NEW YORK – The UK National Institute for Health and Care Excellence on Thursday said it wants to see additional data before it makes a final recommendation on Vertex Pharmaceuticals and CRISPR Therapeutics' Casgevy (exagamglogene autotemcel).

The UK Medicines and Healthcare Products Regulatory Agency (MHRA) in November became the first regulator to approve a CRISPR-based treatment after it granted Vertex conditional marketing authorization for the gene-editing therapy in sickle cell disease (SCD) and transfusion-dependent beta thalassemia (TDT).

However, in a draft guidance published Thursday on Casgevy's indication in sickle cell, NICE opted not to recommend the gene-editing therapy. NICE must recommend treatments before they are offered through the National Health Service.

NICE in a statement said that before recommending the treatment, it would like to see more data collected on Casgevy's effectiveness and the duration of treatment benefit, as well as data on quality of life from currently available treatments. NICE said Vertex should provide an updated managed access proposal to the agency incorporating plans for such data collection.

Under the managed access program, patients are able to access promising treatments that are not yet recommended due to uncertain clinical or cost considerations. "This would allow people to have treatment with exa-cel while more evidence is collected," Helen Knight, director of medicines evaluation at NICE, said in a statement.

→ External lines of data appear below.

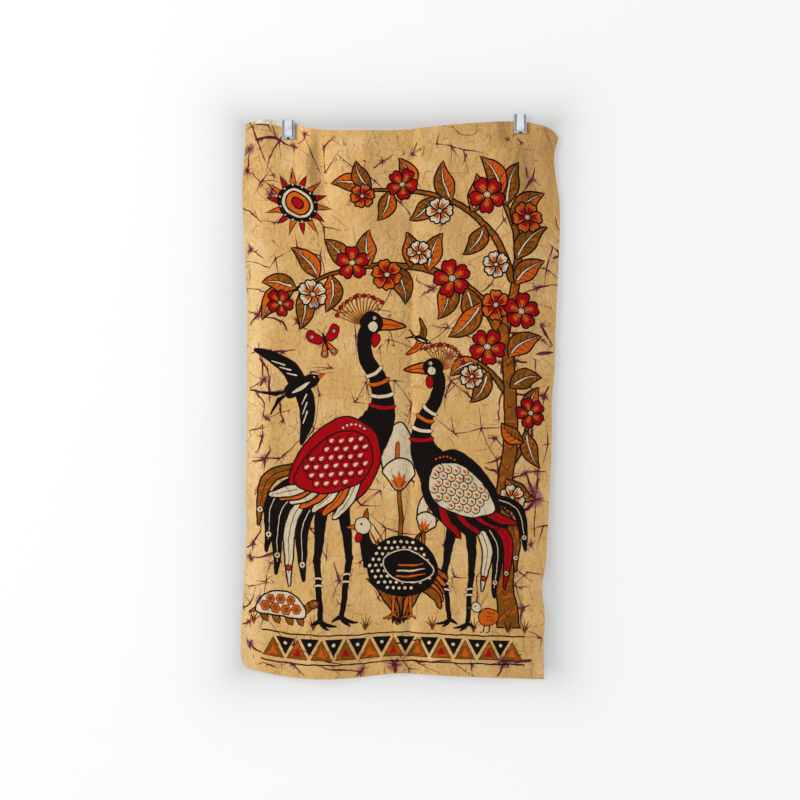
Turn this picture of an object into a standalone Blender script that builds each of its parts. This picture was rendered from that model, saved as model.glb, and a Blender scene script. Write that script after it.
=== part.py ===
"""Batik wall hanging: one length of waxed and dyed cotton, held to a wall by two steel clips.

Units are metres, +X right, +Z up, and +Y into the wall, so the picture side faces -Y.
The wall is the plane y = 0. The origin is the middle of the left clip's back face.
Tables of lengths are in millimetres and turned to metres where they are read.
"""

from __future__ import annotations

import math
from dataclasses import dataclass

import bmesh
import bpy
from mathutils import Vector

MM = 0.001
GAP = 0.0003

# Cloth sheet
CLOTH_THICK = 0.0012
CELL_ACROSS = 0.0165
CELL_DOWN = 0.0180
CELL_IN_CLIP = 0.0075
CLOTH_DROP = 0.880
DENSE_ROWS_DROP = 0.034
EDGE_PULL = 3.0

# How the sheet stands off the wall: in its middle, at the least, and where its edges turn back
BASE_STAND_OFF = 0.0085
LEAST_STAND_OFF = 0.0021
LEFT_TURN = 0.65
LEFT_TURN_WIDTH = 0.050
RIGHT_TURN = 0.60
RIGHT_TURN_WIDTH = 0.075
FOOT_TURN = 0.35
FOOT_TURN_HEIGHT = 0.090
FOOT_TURN_START = -0.800

# The slack top edge leans into the room between the clips
LEAN = 0.006
LEAN_FADE = 0.080
LEAN_FROM_LEFT_CLIP = 0.010
LEAN_GROWS_OVER = 0.060
LEAN_ENDS_AFTER = 0.090

# Steel clips
CLIP_WIDTH = 0.0200
CLIP_HEIGHT = 0.0312
PLATE_THICK = 0.0010
CLIP_SPACING = 0.3765
RIGHT_CLIP_RISE = 0.0094
LIP_WIDTH = 0.0009
LIP_RISE = 0.0027
WEB_THICK = 0.0008
PANEL_HALF_FOOT = 0.0070
PANEL_HALF_TOP = 0.0062
PANEL_RISE = 0.0031
NOSE_LENGTH = 0.0056
NOSE_RISE = 0.0012
NOTCH_HALF_WIDTH = 0.0033
NOTCH_DEPTH = 0.0027
NOTCH_TAPER = 3.0
NOTCH_CUTTER_MARGIN = 0.0010
BOSS_WIDTH = 0.0022
BOSS_HEIGHT = 0.0024
PIN_SIDES = 12
GRIP_RISE = 0.0017
CLIP_BEVEL = 0.00015
PIN_SMOOTH_ANGLE = math.radians(40)
GRIP_ZONE_MARGIN = 0.0035
GRIP_ZONE_FADE = 0.0300

# The sheet's middle plane where a clip grips it, and the clip's front face
SHEET_IN_CLIP = PLATE_THICK + GAP + CLOTH_THICK / 2
FRONT_JAW_BACK = PLATE_THICK + GAP + CLOTH_THICK + GAP

# Top edge as it hangs: x, z
TOP_EDGE = (
    (-68.9, 9.1),
    (-62.0, 13.6),
    (-52.7, 15.6),
    (-26.7, 15.6),
    (-12.0, 13.6),
    (-7.0, 11.0),
    (7.5, 11.0),
    (12.5, 10.6),
    (22.1, 5.9),
    (36.7, 1.5),
    (56.2, -1.8),
    (101.7, -3.4),
    (181.4, -2.3),
    (266.8, 5.9),
    (327.6, 10.9),
    (364.3, 13.5),
    (388.0, 11.9),
    (404.0, 8.6),
    (420.9, 3.1),
    (430.8, -3.7),
    (438.8, -13.8),
)

# Bottom edge: x, z
BOTTOM_EDGE = (
    (-73.5, -864.3),
    (-67.0, -874.4),
    (-45.3, -878.5),
    (-20.5, -884.3),
    (6.0, -888.4),
    (45.8, -891.0),
    (79.0, -891.0),
    (112.1, -889.2),
    (153.7, -884.3),
    (181.4, -882.5),
    (230.0, -884.5),
    (283.7, -887.1),
    (343.9, -889.4),
    (415.4, -892.3),
)

# Left edge: z, x
LEFT_EDGE = (
    (-864.3, -73.5),
    (-853.3, -76.9),
    (-801.3, -76.5),
    (-755.8, -73.1),
    (-698.9, -70.5),
    (-642.0, -67.3),
    (-598.2, -68.9),
    (-487.7, -67.3),
    (-276.4, -67.3),
    (-235.8, -68.9),
    (-178.9, -71.3),
    (-120.4, -73.8),
    (-81.4, -73.8),
    (-27.8, -69.7),
    (9.1, -68.9),
)

# Right edge: z, x
RIGHT_EDGE = (
    (-892.3, 415.4),
    (-828.9, 414.9),
    (-788.3, 416.5),
    (-747.7, 412.1),
    (-698.9, 418.3),
    (-658.3, 420.9),
    (-555.9, 425.9),
    (-495.8, 427.7),
    (-432.4, 428.4),
    (-382.0, 432.9),
    (-323.5, 433.7),
    (-235.8, 437.9),
    (-172.4, 440.7),
    (-118.8, 440.5),
    (-97.7, 437.3),
    (-65.2, 432.6),
    (-40.8, 431.9),
    (-13.8, 438.8),
)


@dataclass(frozen=True)
class Fold:
    """A soft ridge, or a trough where lift is negative, from head to foot, in millimetres."""

    head_x: float
    head_z: float
    foot_x: float
    foot_z: float
    half_width: float
    lift: float


FOLD_END_POWER = 0.7

FOLDS = {
    "pucker beside left clip": Fold(24, 20, 34, -150, 13, 5.0),
    "trough in the slack": Fold(51, 10, 60, -150, 12, -5.0),
    "swell of the slack": Fold(112, 40, 128, -260, 42, 8.0),
    "second swell": Fold(250, 40, 238, -230, 34, 4.5),
    "ironed crease down the middle": Fold(203, 60, 197, -960, 15, -3.2),
    "ironed crease across the middle": Fold(-120, -426, 500, -420, 12, -1.8),
    "pull from right clip": Fold(372, -14, 300, -160, 20, 3.5),
    "hollow under right clip": Fold(388, -20, 404, -170, 17, -4.0),
    "swell beside right corner": Fold(362, -24, 358, -250, 30, 3.5),
    "left side swell": Fold(-38, -250, -40, -640, 22, 3.0),
    "ripple low on left side": Fold(-90, -668, 0, -690, 13, 3.0),
    "ripple above it": Fold(-90, -600, -10, -612, 12, -2.0),
    "bottom swell": Fold(42, -700, 52, -960, 40, 6.5),
    "bottom hollow": Fold(150, -760, 160, -960, 44, -4.5),
    "bottom right swell": Fold(300, -740, 292, -960, 60, 4.0),
    "crease low on right side": Fold(382, -700, 381, -820, 10, -2.5),
    "tuck in right edge": Fold(360, -742, 480, -752, 14, -4.0),
    "right side swell": Fold(392, -150, 380, -560, 34, 3.5),
    "dip at foot of ironed crease": Fold(198, -790, 196, -985, 17, -4.0),
}


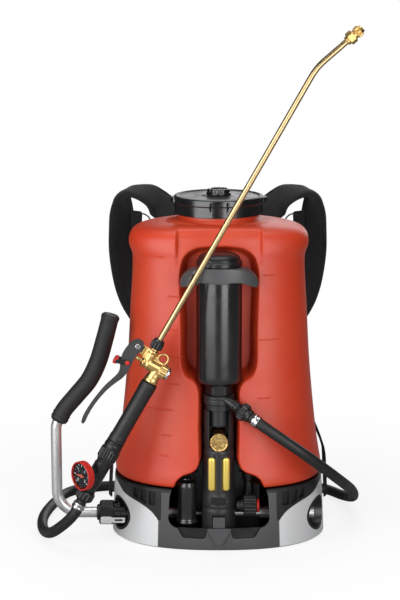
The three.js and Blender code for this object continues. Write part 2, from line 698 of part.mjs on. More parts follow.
function triggerPin() {
  const [px, pz] = TRIGGER.pivot;
  const across = (from, to, radius) => rod([px, from, pz], [px, to, pz], radius, 12);
  return join(across(-9, 9, 2.3), across(-9, -7.4, 3.8), across(7.4, 9, 3.8));
}

// Red catch that holds the trigger down: a pin, two cheeks and a thumb tab behind the trigger.
function triggerLock() {
  const [lx, lz] = TRIGGER.lock;
  const across = (from, to, radius) => rod([lx, from, lz], [lx, to, lz], radius, 12);
  const cheek = [
    [lx + 3, lz - 3], [lx + 3, lz + 3], [lx - 2, lz + 3.4],
    [lx - 15, lz - 3], [lx - 15, lz - 8], [lx - 11, lz - 7],
  ];
  const tabEdge = [[lx - 13, lz - 2], [lx - 17, lz - 4], [lx - 17, lz - 10], [lx - 13, lz - 8.5]];
  const tab = plate(tabEdge, -8.9, 8.9);
  return join(across(-8.9, 8.9, 2.4), plate(cheek, -8.9, -7.4), plate(cheek, 7.4, 8.9), tab);
}

// Handle tube with a little taper and a soft shoulder at each end.
const gripTube = () =>
  turned([
    [7, -GRIP.length], [11.6, -GRIP.length], [11.6, -85], [10.6, -50], [11.4, -4], [10.6, -GAP], [7, -GAP],
    [7, -GRIP.length],
  ], 18);

// Lower fitting of the handle: two sleeves with grip rings and a boss for the pressure gauge.
function gripAdapter() {
  const sleeve = turned([
    [5, -173.6], [10.5, -173.6], [10.5, -162], [11.3, -160], [11.3, -131], [11, -129], [11, -124],
    [13.4, -122], [13.4, -106], [12.2, -96], [12.2, -GRIP.length - GAP], [5, -GRIP.length - GAP], [5, -173.6],
  ], 18);
  const along = vec(...GAUGE.direction).normalize();
  const at = (t) => vec(0, 0, GAUGE.z).addScaledVector(along, t).toArray();
  const boss = cut(rod([0, 0, GAUGE.z], at(19.6), 8, 14), rod([0, 0, -180], [0, 0, -90], 6, 10));
  return join(sleeve, boss);
}

function hoseNut() {
  const body = turned([[0, -190], [9.5, -190], [12.8, -187], [12.8, -177], [11.5, -174], [0, -174]], 12);
  return cut(body, rod([0, 0, -195], [0, 0, -170], 5, 10));
}

const hoseFerrule = () => tube(9.8, HOSE.radius + 1.2, -203, -195, 14);

// Pressure gauge, built along its own +Z, with the dial at the top.
function addGauge(gun) {
  const gauge = new THREE.Group();
  gauge.position.set(0, 0, GAUGE.z);
  const along = vec(...GAUGE.direction).normalize();
  const side = vec(0, 1, 0).cross(along).normalize();
  const turn = new THREE.Matrix4().makeBasis(side, along.clone().cross(side), along);
  gauge.quaternion.setFromRotationMatrix(turn);
  gun.add(gauge);
  const disc = (radius, bottom, top) => turned([[0, bottom], [radius, bottom], [radius, top], [0, top]], 24);
  piece(gauge, "gauge_body", disc(17.2, 20, 27), blackPlastic());
  piece(gauge, "gauge_ring", tube(GAUGE.radius, 17.9, 21, 32.3, 24), redPlastic());
  piece(gauge, "gauge_dial", disc(17.2, 27.4, 28.2), blackPlastic());
  const needle = join(box([-1.1, -5, 28.6], [1.1, 13, 29.2]), disc(2.4, 28.6, 29.5));
  piece(gauge, "gauge_needle", needle, redPlastic());
  piece(gauge, "gauge_lens", disc(17.2, 30, 31), clearPlastic());
}

const bendDirection = () => {
  const angle = THREE.MathUtils.degToRad(LANCE.bendAngle);
  return vec(Math.sin(angle), 0, Math.cos(angle));
};
const lancePoint = (t) => vec(LANCE.x, 0, LANCE.bend).addScaledVector(bendDirection(), t);

// Long brass tube with a bent end.
function lanceTube() {
  const { x, radius, foot, bend, tail } = LANCE;
  const before = vec(x, 0, bend - 12);
  const turn = new THREE.QuadraticBezierCurve3(before, vec(x, 0, bend), lancePoint(12));
  return pipe([vec(x, 0, foot), ...turn.getPoints(4), lancePoint(tail)], radius);
}

function lanceNut() {
  const nut = turned([[0, 44.2], [8.6, 44.2], [8.6, 54], [7, 57], [0, 57]], 12, LANCE.x, 0);
  return cut(nut, rod([LANCE.x, 0, 40], [LANCE.x, 0, 60], LANCE.radius + 0.35, 14));
}

// Brass spray nozzle with a hexagon and a knurled tip.
function nozzle() {
  const end = LANCE.tail;
  const bar = (from, to, radius, sides, endRadius) =>
    rod(lancePoint(from).toArray(), lancePoint(to).toArray(), radius, sides, endRadius);
  const body = join(
    bar(end + GAP, end + 5, 6, 20), bar(end + 4, end + 13, 8, 6), bar(end + 12, end + 17, 6.4, 20),
    bar(end + 16, end + 24, 7.6, 12), bar(end + 23.5, end + 27, 6, 20, 4.5),
  );
  return cut(body, bar(end - 2, end + 30, 1.6, 10));
}

// ---------------------------------------------------------------- carrying harness

const STRAP_CENTRES = [
  [46, 124, 417], [64, 136, 431], [85, 147, 444], [101, 147.5, 458], [117, 147, 462.5], [132, 146, 462],
  [139.5, 146, 453.5], [141.5, 146.5, 434.5], [141, 146.5, 409], [141, 146.5, 380], [138, 141, 350],
  [133, 136, 322], [127, 131, 300], [117, 127, 279], [108, 124, 265],
];
const STRAP_WIDTHS = [
  [0.25, -0.7, -0.55], [0.2, -0.75, -0.58], [0.17, -0.77, -0.61], [0.15, -0.89, -0.43], [0.13, -0.96, -0.23],
  [0.26, -0.96, -0.03], [0.4, -0.92, 0.06], [0.56, -0.83, 0.1], [0.62, -0.78, 0.04], [0.62, -0.78, 0],
  [0.61, -0.79, 0], [0.6, -0.8, 0], [0.57, -0.82, 0], [0.52, -0.85, 0], [0.45, -0.87, 0],
];
const WEBBING_CENTRES = [[100, 125, 240], [104, 121, 195], [128, 103, 150], [150, 62, 104], [151.5, 42, 66]];
const WEBBING_WIDTHS = [
  [0.5, 0.85, -0.2], [0.5, 0.85, -0.1], [0.35, 0.9, 0.2], [0.1, 0.95, 0.2], [0.1, 1, 0],
];

const mirrored = (list, side) => list.map(([x, y, z]) => [side * x, y, z]);

const sideBand = (side, centres, widths, { width, thickness, steps }) =>
  band(mirrored(centres, side), mirrored(widths, side), width, thickness, steps);
const shoulderStrap = (side) => sideBand(side, STRAP_CENTRES, STRAP_WIDTHS, STRAP);
const lowerWebbing = (side) => sideBand(side, WEBBING_CENTRES, WEBBING_WIDTHS, WEBBING);

function strapBuckle(side) {
  const geometry = new THREE.BoxGeometry(9, 38, 14);
  return solid(geometry.rotateZ(side * -0.53).translate(side * 102, 125.5, 250));
}

// Padded cushion behind the tank, against the wearer's back.
function backPad() {
  const [halfWidth, bottom, top, radius] = [80, 140, 395, 24];
  const arc = Array.from({ length: 5 }, (_, i) => (i * Math.PI) / 8);
  const [cx, low, high] = [halfWidth - radius, bottom + radius, top - radius];
  const outline = [
    ...arc.map((a) => [cx + radius * Math.sin(a), low - radius * Math.cos(a)]),
    ...arc.map((a) => [cx + radius * Math.cos(a), high + radius * Math.sin(a)]),
    ...arc.map((a) => [-cx - radius * Math.sin(a), high + radius * Math.cos(a)]),
    ...arc.map((a) => [-cx - radius * Math.cos(a), low - radius * Math.sin(a)]),
  ];
  return plate(outline, 98.5, 112);
}

// ---------------------------------------------------------------- assembly

const sprayer = new THREE.Group();

piece(sprayer, "base_frame", baseFrame(), blackPlastic());
piece(sprayer, "side_panel_left", sidePanel(-1), silverPanel());
piece(sprayer, "side_panel_right", sidePanel(1), silverPanel());
piece(sprayer, "hub_bush_left", hubBush(-1), blackPlastic());
piece(sprayer, "hub_bush_right", hubBush(1), blackPlastic());
piece(sprayer, "tank", tank(), redPlastic());
piece(sprayer, "filler_strainer", fillerStrainer(), whitePlastic());
piece(sprayer, "lid_gasket", lidGasket(), blackRubber());
piece(sprayer, "lid", lid(), blackPlastic());
piece(sprayer, "lid_vent", lidVent(), greyPlastic());

piece(sprayer, "pump_housing", pumpHousing(), blackPlastic());
piece(sprayer, "pump_cylinder", pumpCylinder(), brass());
piece(sprayer, "piston_yoke", pistonYoke(), steel());
piece(sprayer, "piston", piston(), whitePlastic());
piece(sprayer, "piston_seal", pistonSeal(), blackRubber());
piece(sprayer, "pump_head", pumpHead(), blackPlastic());
piece(sprayer, "valve_plug", valvePlug(), brass());
piece(sprayer, "mount_disc", mountDisc(), blackPlastic());
piece(sprayer, "chamber_neck", chamberNeck(), blackPlastic());
piece(sprayer, "pressure_chamber", pressureChamber(), blackPlastic());
piece(sprayer, "chamber_cap", chamberCap(), blackPlastic());
piece(sprayer, "chamber_saddle", chamberSaddle(), greyPlastic());

piece(sprayer, "suction_cup", suctionCup(), blackPlastic());
piece(sprayer, "suction_elbow", suctionElbow(), blackPlastic());
piece(sprayer, "suction_knob", suctionKnob(), blackPlastic());
piece(sprayer, "knob_cap", knobCap(), redPlastic());
piece(sprayer, "outlet_nut", outletNut(), blackPlastic());
piece(sprayer, "outlet_ferrule", outletFerrule(), steel());
piece(sprayer, "hose", hose(), blackRubber());

piece(sprayer, "drive_shaft", driveShaft(), steel());
piece(sprayer, "crank_arm", crankArm(), steel());
piece(sprayer, "lever_socket", leverSocket(), blackPlastic());
piece(sprayer, "lever_clip", leverClip(), steel());
piece(sprayer, "lever_tube", leverTube(), steel());
piece(sprayer, "lever_grip", leverGrip(), blackRubber());

const gun = new THREE.Group();
gun.applyMatrix4(gunMatrix());
sprayer.add(gun);
piece(gun, "valve_body", valveBody(), brass());
piece(gun, "chrome_plug", chromePlug(), steel());
piece(gun, "valve_stem", valveStem(), brass());
piece(gun, "trigger", trigger(), blackPlastic());
piece(gun, "trigger_pin", triggerPin(), steel());
piece(gun, "trigger_lock", triggerLock(), redPlastic());
piece(gun, "grip_tube", gripTube(), blackRubber());
piece(gun, "grip_adapter", gripAdapter(), blackPlastic());
piece(gun, "hose_nut", hoseNut(), blackPlastic());
piece(gun, "hose_ferrule", hoseFerrule(), steel());
piece(gun, "lance_nut", lanceNut(), blackPlastic());
piece(gun, "lance_tube", lanceTube(), brass());
piece(gun, "nozzle", nozzle(), brass());
addGauge(gun);

piece(sprayer, "back_pad", backPad(), blackFabric());
for (const [side, word] of [[-1, "left"], [1, "right"]]) {
  piece(sprayer, `shoulder_strap_${word}`, shoulderStrap(side), blackFabric());
  piece(sprayer, `lower_webbing_${word}`, lowerWebbing(side), blackFabric());
  piece(sprayer, `strap_buckle_${word}`, strapBuckle(side), blackPlastic());
}

export default sprayer;
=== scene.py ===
"""Looks of the backpack sprayer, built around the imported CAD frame.

Shapes are written in millimetres and become metres when a mesh is made. Places come from the
frame's boxes and joints. The pump faces -Y, the wearer's back is on the +Y side.
"""

import json
import math
import random

import bmesh
import bpy
import numpy as np
from mathutils import Matrix, Vector


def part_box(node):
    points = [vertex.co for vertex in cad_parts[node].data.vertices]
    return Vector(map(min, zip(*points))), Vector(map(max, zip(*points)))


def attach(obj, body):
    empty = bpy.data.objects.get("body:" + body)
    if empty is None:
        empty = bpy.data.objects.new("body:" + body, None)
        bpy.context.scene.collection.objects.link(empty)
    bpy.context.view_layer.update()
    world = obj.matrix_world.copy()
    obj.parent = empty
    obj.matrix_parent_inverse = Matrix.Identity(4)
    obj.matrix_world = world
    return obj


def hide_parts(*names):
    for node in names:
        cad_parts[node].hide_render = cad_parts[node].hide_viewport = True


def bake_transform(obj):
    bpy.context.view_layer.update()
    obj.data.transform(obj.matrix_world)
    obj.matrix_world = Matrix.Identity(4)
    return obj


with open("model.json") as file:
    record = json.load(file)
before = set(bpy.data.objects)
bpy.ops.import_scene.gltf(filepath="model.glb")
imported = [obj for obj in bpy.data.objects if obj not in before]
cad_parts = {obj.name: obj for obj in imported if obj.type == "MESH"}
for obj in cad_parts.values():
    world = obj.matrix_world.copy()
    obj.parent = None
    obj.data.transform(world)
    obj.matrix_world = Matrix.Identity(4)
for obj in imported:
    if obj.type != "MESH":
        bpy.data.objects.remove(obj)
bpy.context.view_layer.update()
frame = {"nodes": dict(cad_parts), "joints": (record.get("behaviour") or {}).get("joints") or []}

MM = 0.001
TAU = 2 * math.pi
RANDOM = random.Random(7)


# ---------------------------------------------------------------- places taken from the frame

def box_mm(node):
    low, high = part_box(node)
    return np.array(low) / MM, np.array(high) / MM


def centre_mm(node):
    low, high = box_mm(node)
    return (low + high) / 2


def joint_point(name):
    joint = next(j for j in frame["joints"] if j["name"] == name)
    return np.array(joint["pos_m"]) / MM


def joint_axis(name):
    joint = next(j for j in frame["joints"] if j["name"] == name)
    return Vector(joint["axis"]).normalized()


BASE_TOP = box_mm("base_frame")[1][2]
NECK_TOP = box_mm("tank")[1][2]
PUMP = centre_mm("pressure_chamber")[:2]
CHAMBER_LOW, CHAMBER_HIGH = (corner[2] for corner in box_mm("pressure_chamber"))
LID = centre_mm("lid")[:2]
HUB_Y, HUB_Z = joint_point("lever_pump")[1:]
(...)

Vertex, which leads global development, manufacturing, and commercialization of Casgevy, said in an email that it is "disappointed" with the draft NICE guidance. The company added it will be responding to NICE and taking part in a second committee meeting "to ensure the full severity and patient experience of the disease, and therefore the value that Casgevy brings to patients, is understood."   "We are committed to working collaboratively with NICE and the NHS to ensure long-term, sustainable access to Casgevy for the estimated 2,000 eligible SCD and TDT patients in the UK," it said.

Casgevy has been approved in the US and received conditional marketing authorization in the EU. The one-time and potentially curative autologous treatment incorporates ex vivo editing of the BCL11A gene in patients' CD34-positive hematopoietic stem and progenitor cells with CRISPR-Cas9, so that the edited genes increase production of fetal hemoglobin to facilitate oxygen delivery and offset a deficiency of adult hemoglobin that causes sickle cell and transfusion-dependent beta thalassemia.

NICE acknowledged that there are few treatments available to address symptoms of sickle cell, and treatments that are available can have significant side effects. If recommended, Casgevy would be available to patients for whom a stem cell transplant may be a suitable treatment option, but for whom no matched donor is identified.

"The appraisal committee considered that exa-cel could represent a potential cure for some people with SCD, freeing people from the burden of [vaso-occlusive crises] as well as addressing NICE's aim of reducing health inequalities associated with the condition," Knight said. "As such, and acknowledging the limitations with the evidence, NICE is willing to accept higher than the usual maximum for assessing cost-effectiveness."

In the US, Vertex has priced Casgevy at $2.2 million — slightly exceeding the $1.35 million to $2.05 million range the Institute for Clinical and Economic Review, a nonprofit that conducts independent value assessments of healthcare interventions, had suggested would be cost-effective.